-- Start --

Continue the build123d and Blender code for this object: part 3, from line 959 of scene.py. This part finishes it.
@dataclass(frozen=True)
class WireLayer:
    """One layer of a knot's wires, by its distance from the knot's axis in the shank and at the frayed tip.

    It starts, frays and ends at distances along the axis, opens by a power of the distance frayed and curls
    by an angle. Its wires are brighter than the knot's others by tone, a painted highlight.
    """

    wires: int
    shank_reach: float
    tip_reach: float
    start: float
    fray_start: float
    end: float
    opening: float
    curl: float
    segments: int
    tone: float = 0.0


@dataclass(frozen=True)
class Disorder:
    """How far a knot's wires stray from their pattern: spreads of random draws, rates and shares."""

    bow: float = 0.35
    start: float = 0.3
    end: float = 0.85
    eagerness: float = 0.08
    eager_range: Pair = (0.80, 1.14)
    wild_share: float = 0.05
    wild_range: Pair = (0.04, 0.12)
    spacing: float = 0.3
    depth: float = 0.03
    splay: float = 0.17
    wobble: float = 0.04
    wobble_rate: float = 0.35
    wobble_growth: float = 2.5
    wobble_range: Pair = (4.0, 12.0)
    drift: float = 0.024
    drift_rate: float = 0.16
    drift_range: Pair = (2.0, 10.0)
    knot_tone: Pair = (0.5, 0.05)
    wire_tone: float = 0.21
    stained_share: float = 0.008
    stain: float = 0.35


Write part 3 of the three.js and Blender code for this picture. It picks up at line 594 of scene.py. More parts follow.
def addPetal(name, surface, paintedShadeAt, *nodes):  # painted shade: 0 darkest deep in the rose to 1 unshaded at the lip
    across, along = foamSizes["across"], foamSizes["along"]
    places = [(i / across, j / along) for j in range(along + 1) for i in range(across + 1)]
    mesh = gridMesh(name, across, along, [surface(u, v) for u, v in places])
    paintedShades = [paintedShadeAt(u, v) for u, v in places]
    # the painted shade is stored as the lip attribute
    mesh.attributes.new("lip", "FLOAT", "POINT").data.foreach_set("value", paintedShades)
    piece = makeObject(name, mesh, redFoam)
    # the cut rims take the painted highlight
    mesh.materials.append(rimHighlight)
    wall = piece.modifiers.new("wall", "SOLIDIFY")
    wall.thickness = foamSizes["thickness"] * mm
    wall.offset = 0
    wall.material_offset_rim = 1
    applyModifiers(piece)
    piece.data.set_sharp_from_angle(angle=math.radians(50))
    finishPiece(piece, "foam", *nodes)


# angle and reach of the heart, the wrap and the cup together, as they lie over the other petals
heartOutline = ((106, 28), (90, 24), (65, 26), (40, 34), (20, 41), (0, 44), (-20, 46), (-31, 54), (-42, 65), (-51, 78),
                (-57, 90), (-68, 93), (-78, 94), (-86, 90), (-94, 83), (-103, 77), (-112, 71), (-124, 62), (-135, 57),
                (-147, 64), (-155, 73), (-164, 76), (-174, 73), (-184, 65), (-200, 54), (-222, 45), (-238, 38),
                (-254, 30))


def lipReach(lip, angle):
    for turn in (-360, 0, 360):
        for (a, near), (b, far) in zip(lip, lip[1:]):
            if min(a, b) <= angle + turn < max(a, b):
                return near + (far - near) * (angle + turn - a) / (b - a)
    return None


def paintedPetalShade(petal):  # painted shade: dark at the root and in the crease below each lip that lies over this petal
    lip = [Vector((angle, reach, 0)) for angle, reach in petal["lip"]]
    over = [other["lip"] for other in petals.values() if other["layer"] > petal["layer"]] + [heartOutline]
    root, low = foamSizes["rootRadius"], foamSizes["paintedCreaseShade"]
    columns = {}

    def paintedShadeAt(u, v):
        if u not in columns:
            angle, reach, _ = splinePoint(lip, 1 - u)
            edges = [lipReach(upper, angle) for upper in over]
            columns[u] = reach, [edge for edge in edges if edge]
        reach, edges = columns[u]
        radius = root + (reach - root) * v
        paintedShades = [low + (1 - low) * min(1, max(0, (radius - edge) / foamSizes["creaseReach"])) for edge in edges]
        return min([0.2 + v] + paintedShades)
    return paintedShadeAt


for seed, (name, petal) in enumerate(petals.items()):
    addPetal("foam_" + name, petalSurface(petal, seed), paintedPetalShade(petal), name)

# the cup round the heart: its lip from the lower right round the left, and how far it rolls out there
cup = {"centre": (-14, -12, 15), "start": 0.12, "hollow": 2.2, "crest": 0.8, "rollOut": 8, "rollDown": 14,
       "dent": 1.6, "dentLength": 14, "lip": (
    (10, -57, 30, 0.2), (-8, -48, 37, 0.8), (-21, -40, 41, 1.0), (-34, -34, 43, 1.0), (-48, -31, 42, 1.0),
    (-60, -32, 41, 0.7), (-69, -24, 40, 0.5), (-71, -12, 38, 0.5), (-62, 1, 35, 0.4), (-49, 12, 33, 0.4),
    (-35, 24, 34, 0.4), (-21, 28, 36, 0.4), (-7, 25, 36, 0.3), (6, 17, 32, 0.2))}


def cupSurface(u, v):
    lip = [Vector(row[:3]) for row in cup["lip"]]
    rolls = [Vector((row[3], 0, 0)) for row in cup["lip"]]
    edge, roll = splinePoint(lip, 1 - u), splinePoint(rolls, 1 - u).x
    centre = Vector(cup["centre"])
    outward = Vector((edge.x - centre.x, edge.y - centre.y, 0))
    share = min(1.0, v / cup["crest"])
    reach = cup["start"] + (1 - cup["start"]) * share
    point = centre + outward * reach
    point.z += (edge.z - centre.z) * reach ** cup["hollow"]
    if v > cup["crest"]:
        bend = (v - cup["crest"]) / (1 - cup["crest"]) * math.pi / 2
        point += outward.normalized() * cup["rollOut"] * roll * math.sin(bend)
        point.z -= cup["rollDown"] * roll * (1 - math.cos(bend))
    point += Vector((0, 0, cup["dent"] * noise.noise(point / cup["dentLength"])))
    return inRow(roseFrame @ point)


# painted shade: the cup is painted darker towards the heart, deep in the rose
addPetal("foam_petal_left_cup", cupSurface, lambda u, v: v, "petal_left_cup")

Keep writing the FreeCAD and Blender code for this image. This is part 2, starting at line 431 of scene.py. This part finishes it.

-- End --

● **REQUEST**:
From the first line of the listing above to the line with "the frayed tip.", please transcribe each line exactly, both ends included, and nothing beyond that.

● **RESULT OF THIS TASK**:
Continue the build123d and Blender code for this object: part 3, from line 959 of scene.py. This part finishes it.
@dataclass(frozen=True)
class WireLayer:
    """One layer of a knot's wires, by its distance from the knot's axis in the shank and at the frayed tip.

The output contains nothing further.